>> START RECORDS SHOWN

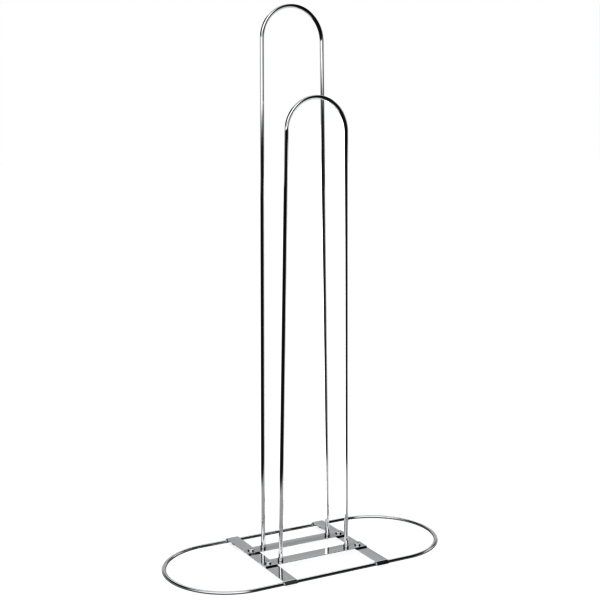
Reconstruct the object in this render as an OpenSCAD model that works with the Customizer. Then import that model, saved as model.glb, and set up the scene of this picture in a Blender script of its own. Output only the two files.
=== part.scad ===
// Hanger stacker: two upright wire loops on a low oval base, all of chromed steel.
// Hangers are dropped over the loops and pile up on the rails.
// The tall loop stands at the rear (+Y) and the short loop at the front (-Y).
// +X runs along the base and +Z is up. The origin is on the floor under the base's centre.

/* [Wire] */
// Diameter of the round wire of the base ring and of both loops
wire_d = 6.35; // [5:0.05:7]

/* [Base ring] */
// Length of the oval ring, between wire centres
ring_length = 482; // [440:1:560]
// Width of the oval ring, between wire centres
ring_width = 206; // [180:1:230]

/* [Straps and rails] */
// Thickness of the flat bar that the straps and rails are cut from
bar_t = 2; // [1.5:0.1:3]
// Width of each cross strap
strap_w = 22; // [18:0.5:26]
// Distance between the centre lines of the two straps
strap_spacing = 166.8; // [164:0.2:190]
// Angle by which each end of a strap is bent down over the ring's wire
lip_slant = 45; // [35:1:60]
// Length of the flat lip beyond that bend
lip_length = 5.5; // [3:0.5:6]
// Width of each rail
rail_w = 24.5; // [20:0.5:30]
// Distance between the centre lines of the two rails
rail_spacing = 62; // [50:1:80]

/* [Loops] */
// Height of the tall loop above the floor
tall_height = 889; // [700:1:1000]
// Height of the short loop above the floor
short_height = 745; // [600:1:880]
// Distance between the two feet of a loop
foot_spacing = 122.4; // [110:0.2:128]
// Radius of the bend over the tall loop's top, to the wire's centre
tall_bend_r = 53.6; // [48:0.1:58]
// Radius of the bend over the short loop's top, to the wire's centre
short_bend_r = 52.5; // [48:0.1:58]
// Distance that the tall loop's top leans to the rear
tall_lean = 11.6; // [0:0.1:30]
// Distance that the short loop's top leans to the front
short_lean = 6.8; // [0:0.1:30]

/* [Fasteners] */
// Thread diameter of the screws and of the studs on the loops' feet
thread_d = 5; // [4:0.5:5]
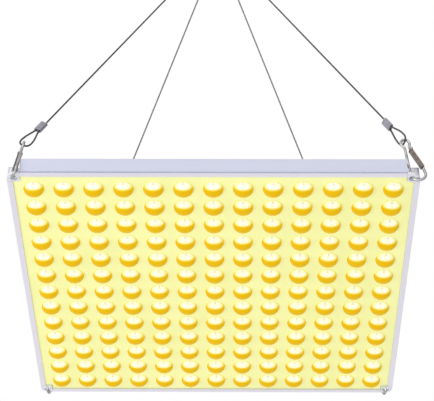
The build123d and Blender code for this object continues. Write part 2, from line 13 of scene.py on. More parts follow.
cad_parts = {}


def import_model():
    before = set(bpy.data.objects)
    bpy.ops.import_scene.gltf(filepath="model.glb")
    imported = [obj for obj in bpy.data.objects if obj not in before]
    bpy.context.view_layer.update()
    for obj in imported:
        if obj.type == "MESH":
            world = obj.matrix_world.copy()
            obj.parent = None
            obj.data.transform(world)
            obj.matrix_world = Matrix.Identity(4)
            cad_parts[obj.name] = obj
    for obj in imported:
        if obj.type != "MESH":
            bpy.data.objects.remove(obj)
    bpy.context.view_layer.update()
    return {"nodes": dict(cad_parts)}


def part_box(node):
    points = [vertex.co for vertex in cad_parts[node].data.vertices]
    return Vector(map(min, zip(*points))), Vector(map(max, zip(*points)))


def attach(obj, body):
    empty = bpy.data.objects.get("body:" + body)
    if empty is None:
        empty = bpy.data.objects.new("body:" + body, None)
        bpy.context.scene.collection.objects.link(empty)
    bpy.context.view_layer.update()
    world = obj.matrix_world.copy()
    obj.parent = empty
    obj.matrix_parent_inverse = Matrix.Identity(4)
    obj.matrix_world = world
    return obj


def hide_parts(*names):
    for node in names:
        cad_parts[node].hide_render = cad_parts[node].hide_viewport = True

>> END RECORDS SHOWN

## BRIEF
Please give back all of the records exactly as written.

## THE SOLUTION
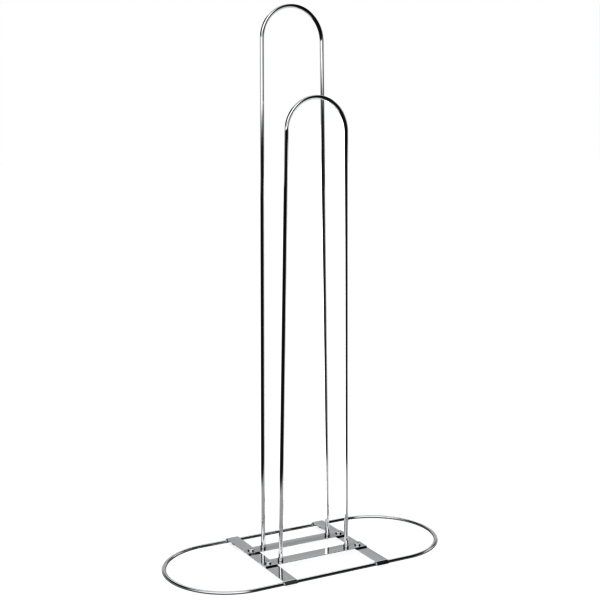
Reconstruct the object in this render as an OpenSCAD model that works with the Customizer. Then import that model, saved as model.glb, and set up the scene of this picture in a Blender script of its own. Output only the two files.
=== part.scad ===
// Hanger stacker: two upright wire loops on a low oval base, all of chromed steel.
// Hangers are dropped over the loops and pile up on the rails.
// The tall loop stands at the rear (+Y) and the short loop at the front (-Y).
// +X runs along the base and +Z is up. The origin is on the floor under the base's centre.

/* [Wire] */
// Diameter of the round wire of the base ring and of both loops
wire_d = 6.35; // [5:0.05:7]

/* [Base ring] */
// Length of the oval ring, between wire centres
ring_length = 482; // [440:1:560]
// Width of the oval ring, between wire centres
ring_width = 206; // [180:1:230]

/* [Straps and rails] */
// Thickness of the flat bar that the straps and rails are cut from
bar_t = 2; // [1.5:0.1:3]
// Width of each cross strap
strap_w = 22; // [18:0.5:26]
// Distance between the centre lines of the two straps
strap_spacing = 166.8; // [164:0.2:190]
// Angle by which each end of a strap is bent down over the ring's wire
lip_slant = 45; // [35:1:60]
// Length of the flat lip beyond that bend
lip_length = 5.5; // [3:0.5:6]
// Width of each rail
rail_w = 24.5; // [20:0.5:30]
// Distance between the centre lines of the two rails
rail_spacing = 62; // [50:1:80]

/* [Loops] */
// Height of the tall loop above the floor
tall_height = 889; // [700:1:1000]
// Height of the short loop above the floor
short_height = 745; // [600:1:880]
// Distance between the two feet of a loop
foot_spacing = 122.4; // [110:0.2:128]
// Radius of the bend over the tall loop's top, to the wire's centre
tall_bend_r = 53.6; // [48:0.1:58]
// Radius of the bend over the short loop's top, to the wire's centre
short_bend_r = 52.5; // [48:0.1:58]
// Distance that the tall loop's top leans to the rear
tall_lean = 11.6; // [0:0.1:30]
// Distance that the short loop's top leans to the front
short_lean = 6.8; // [0:0.1:30]

/* [Fasteners] */
// Thread diameter of the screws and of the studs on the loops' feet
thread_d = 5; // [4:0.5:5]
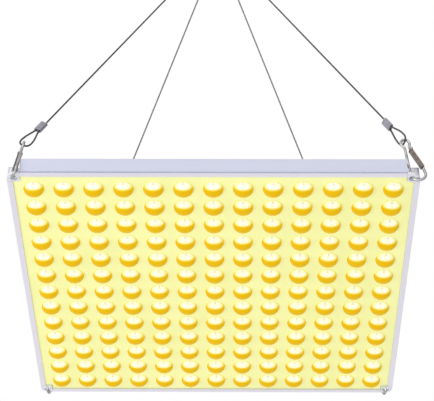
The build123d and Blender code for this object continues. Write part 2, from line 13 of scene.py on. More parts follow.
cad_parts = {}


def import_model():
    before = set(bpy.data.objects)
    bpy.ops.import_scene.gltf(filepath="model.glb")
    imported = [obj for obj in bpy.data.objects if obj not in before]
    bpy.context.view_layer.update()
    for obj in imported:
        if obj.type == "MESH":
            world = obj.matrix_world.copy()
            obj.parent = None
            obj.data.transform(world)
            obj.matrix_world = Matrix.Identity(4)
            cad_parts[obj.name] = obj
    for obj in imported:
        if obj.type != "MESH":
            bpy.data.objects.remove(obj)
    bpy.context.view_layer.update()
    return {"nodes": dict(cad_parts)}


def part_box(node):
    points = [vertex.co for vertex in cad_parts[node].data.vertices]
    return Vector(map(min, zip(*points))), Vector(map(max, zip(*points)))


def attach(obj, body):
    empty = bpy.data.objects.get("body:" + body)
    if empty is None:
        empty = bpy.data.objects.new("body:" + body, None)
        bpy.context.scene.collection.objects.link(empty)
    bpy.context.view_layer.update()
    world = obj.matrix_world.copy()
    obj.parent = empty
    obj.matrix_parent_inverse = Matrix.Identity(4)
    obj.matrix_world = world
    return obj


def hide_parts(*names):
    for node in names:
        cad_parts[node].hide_render = cad_parts[node].hide_viewport = True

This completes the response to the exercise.